Posted: Thu Jul 07, 2011 2:32 pm
by Ben-Had
Seems to be real. What I read quickly said it comes out as ABS or ABS+
plastic. More reading required for me to totally grasp this.
Re: Can we apply this to luthiery? Science fiction?
Posted: Thu Jul 07, 2011 6:05 pm
by tippie53
Where I used to work we have a 3d printer. This was a bit different from the one shown but it was about 10 yrs ago. It was a design tool that made a 3D image of a design. Not science fiction .
Re: Can we apply this to luthiery? Science fiction?
Posted: Thu Jul 07, 2011 6:30 pm
by Kevin Sjostrand
I watched that. It is incredible. I can't believe it is real.
No way, no how.
Kevin
Re: Can we apply this to luthiery? Science fiction?
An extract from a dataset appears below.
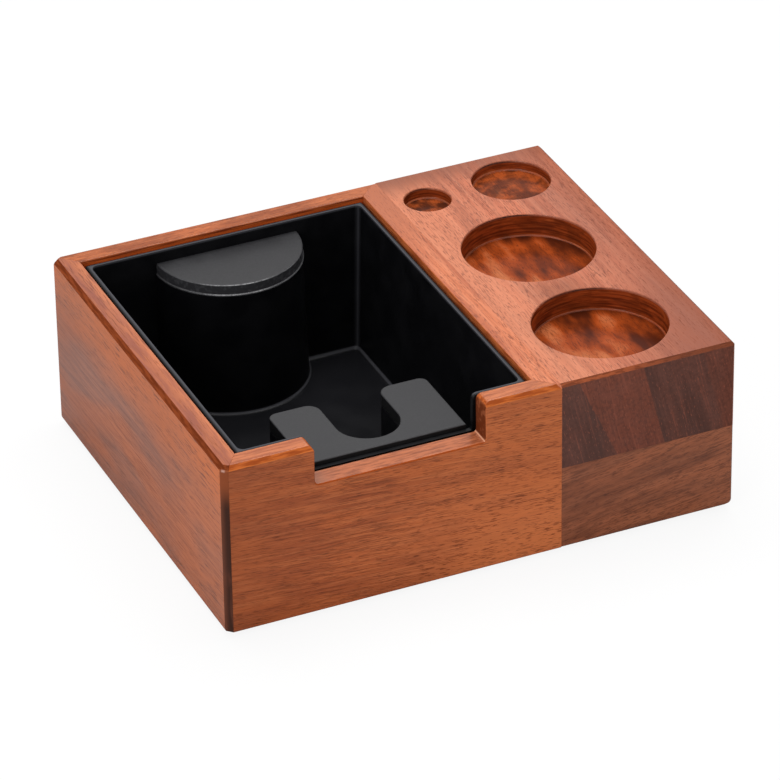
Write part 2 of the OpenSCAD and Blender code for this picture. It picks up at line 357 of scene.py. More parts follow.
def slice_off(piece, point, normal):
    """Saws the piece along a plane and drops what lies in front of it."""
    open_up(piece)
    bpy.ops.mesh.select_all(action="SELECT")
    bpy.ops.mesh.bisect(
        plane_co=point, plane_no=normal, use_fill=True, clear_outer=True, threshold=0.00001 * MM
    )
    close_up()


def soften(piece, width, angle):
    """Takes the sharpness off every edge, as sanding or a mould does."""
    settings = {
        "width": width, "segments": 2, "limit_method": "ANGLE",
        "angle_limit": math.radians(angle), "use_clamp_overlap": True,
    }
    apply_modifier(piece, "BEVEL", settings)


def polish(piece, angle):
    """Smooth shading up to that angle, led by the large faces."""
    only(piece)
    bpy.ops.object.shade_smooth_by_angle(angle=math.radians(angle))
    settings = {"mode": "FACE_AREA", "weight": 60, "keep_sharp": True}
    apply_modifier(piece, "WEIGHTED_NORMAL", settings)


def finished(piece, node, body, width, angle=28, smooth=32):
    """Softens and polishes the piece, and puts it in the place of its node."""
    if width:
        soften(piece, width, angle)
    polish(piece, smooth)
    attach(piece, body)
    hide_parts(node)
    return piece


# Frame boards, mitred at the corners

def outer_edge(edge, z, sides):
    """True for the edges at height z that lie on one of the box's outer sides."""
    if not all_at(edge, 2, z):
        return False
    places = ends(edge)
    middle = (places[0] + places[1]) / 2
    for axis, side in sides:
        if abs(middle[axis] - side) < CORNER_CHAMFER and not near(middle[axis], side + WALL, MM):
            if all(abs(co[axis] - side) < CORNER_CHAMFER + 0.1 * MM for co in places):
                return True
    return False


def frame_board(name, node, low, high, sides, corners, inner, saws, width=SOFT_FRAME, notch=None):
    """A board of the frame, between two corners seen from above.

    Its sides are its outer faces, its corners are free, inner is the axis and place of its
    inner face, and the saws cut its mitres.
    """
    low, high = Vector((*low, WOOD)), Vector((*high, TOP))

    def free_corner(edge):
        return runs(edge, 2) and any(all_at(edge, 0, x) and all_at(edge, 1, y) for x, y in corners)

    def corner_brow(edge):
        """The short edge between a corner's chamfer and the top chamfer."""
        return all_at(edge, 2, TOP - FRAME_CHAMFER) and any(
            all(abs(co.x - x) + abs(co.y - y) < 1.2 * CORNER_CHAMFER for co in ends(edge))
            for x, y in corners
        )

    board = block(name, low, high)
    open_up(board)
    if corners:
        round_edges(board, free_corner, CORNER_CHAMFER)
    round_edges(board, lambda e: outer_edge(e, TOP, sides), FRAME_CHAMFER)
    round_edges(board, lambda e: outer_edge(e, WOOD, sides), BOTTOM_ROUND, 4)
    if corners:
        round_edges(board, corner_brow, CORNER_BROW, 3)
    axis, at = inner
    round_edges(board, lambda e: all_at(e, axis, at) and all_at(e, 2, TOP), INNER_ARRIS, 2)
    close_up()
    if notch:
        notch(board)
    seat_low = base_low - Vector((BASE_GAP, BASE_GAP, REACH))
    seat_high = base_high + Vector((BASE_GAP, BASE_GAP, 0))
    carve(board, block("base seat", seat_low, seat_high))
    for saw in saws:
        mitre(board, saw, (low + high) / 2)
    return finished(board, node, "box", width)


def mitre(board, saw, keep):
    """Saws the board along a line seen from above, on the side away from keep."""
    (x, y), (inner_x, inner_y) = saw
    start = Vector((x, y, TOP))
    along = Vector((inner_x - x, inner_y - y, 0)).normalized()
    normal = Vector((along.y, -along.x, 0))
    if normal.dot(keep - start) > 0:
        normal = -normal
    slice_off(board, start, normal)


def notch_cutter(left, right, floor, top, corner_r, floor_r, y0, y1):
    """A cutter for a notch with a rounded floor and with corners that open out at the top."""
    cutter = block("notch cutter", (left, y0, floor), (right, y1, top - corner_r))
    open_up(cutter)
    round_edges(cutter, lambda e: runs(e, 1) and all_at(e, 2, floor), floor_r, 4)
    pick(cutter, "FACE", lambda f: all(near(v.co.z, top - corner_r) for v in f.verts))
    x, y = (left + right) / 2, (y0 + y1) / 2
    flare = arc((right - left) / 2 + corner_r, top - corner_r, corner_r, 180, 90, 6)
    for (half, z), (next_half, next_z) in zip(flare, flare[1:]):
        raise_top(next_z - z, (next_half / half, 1), (x, y, next_z))
    raise_top(REACH, (1, 1), (x, y, top))
    close_up()
    return cutter


def cut_notch(board):
    """The notch in the front board, with a fine arris on its straight front edges."""
    cutter = notch_cutter(
        NOTCH_LEFT, NOTCH_RIGHT, NOTCH_FLOOR, TOP, NOTCH_TOP_R, NOTCH_FLOOR_R,
        FRONT - REACH, FRONT + WALL + REACH,
    )
    carve(board, cutter)
    slack = 0.01 * MM

    def front_arris(edge):
        return all_at(edge, 1, FRONT) and all(
            NOTCH_FLOOR - slack < co.z < TOP - NOTCH_TOP_R + slack
            and NOTCH_LEFT - slack < co.x < NOTCH_RIGHT + slack for co in ends(edge)
        )

    open_up(board)
    round_edges(board, front_arris, NOTCH_ARRIS)
    close_up()


def make_base_board():
    board = block("base_panel", base_low, base_high)
    open_up(board)
    round_edges(board, lambda e: all_at(e, 2, base_low.z), BASE_ROUND, 2)
    round_edges(board, lambda e: runs(e, 2), BASE_CORNER_R, 3)
    close_up()
    return finished(board, "base_board", "box", SOFT_BASE)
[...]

Posted: Thu Jul 07, 2011 6:52 pm
by deadedith
In principle it seems to make sense.
Now of course there are people wanting to do that mapping on a brain, download it onto a chip, and be able to reload it into a blank brain - if there is such a thing, LOTS of speculation about that - and have that person (from the time of the scan) recreated into a cloned body/bland brain. That way we could travel to the stars - 10K years, who cares? Wake the chip up when it reaches a habitable planet, embed it in the body, the 'person' (?) wakes up and goes to work.
It is fun to think about, and the truth will be stranger than the fiction. :-)
Re: Can we apply this to luthiery? Science fiction?
Posted: Thu Jul 07, 2011 6:57 pm
by tippie53
My Dad always said that if someone could think it someone would make
Re: Can we apply this to luthiery? Science fiction?
Posted: Thu Jul 07, 2011 7:17 pm
by David L
I know where to get a blank brain!
David L
Re: Can we apply this to luthiery? Science fiction?
Posted: Thu Jul 07, 2011 7:44 pm
by deadedith
Me too, but it is not fair to pick on our elected officials! :-)
Re: Can we apply this to luthiery? Science fiction?
Posted: Fri Jul 08, 2011 12:54 pm
by Herman
Making a 3d structure in one piece seems possible to me, but making a tool with internal funtions with seperate parts and printed in one lap is one step too far for me.
In my perception there is no scanner with "harmless" light that an see through a metal tool and look for internal parts. You need x-ray or stronger.
My vote for this film is: "fiction", at leat some parts of it. Correct me if I'm wrong.
Herman
Re: Can we apply this to luthiery? Science fiction?
Posted: Fri Jul 08, 2011 1:06 pm
by Kevin Sjostrand
Yes Herman, it is the moving parts, already assembled that seems to far fetched to be real.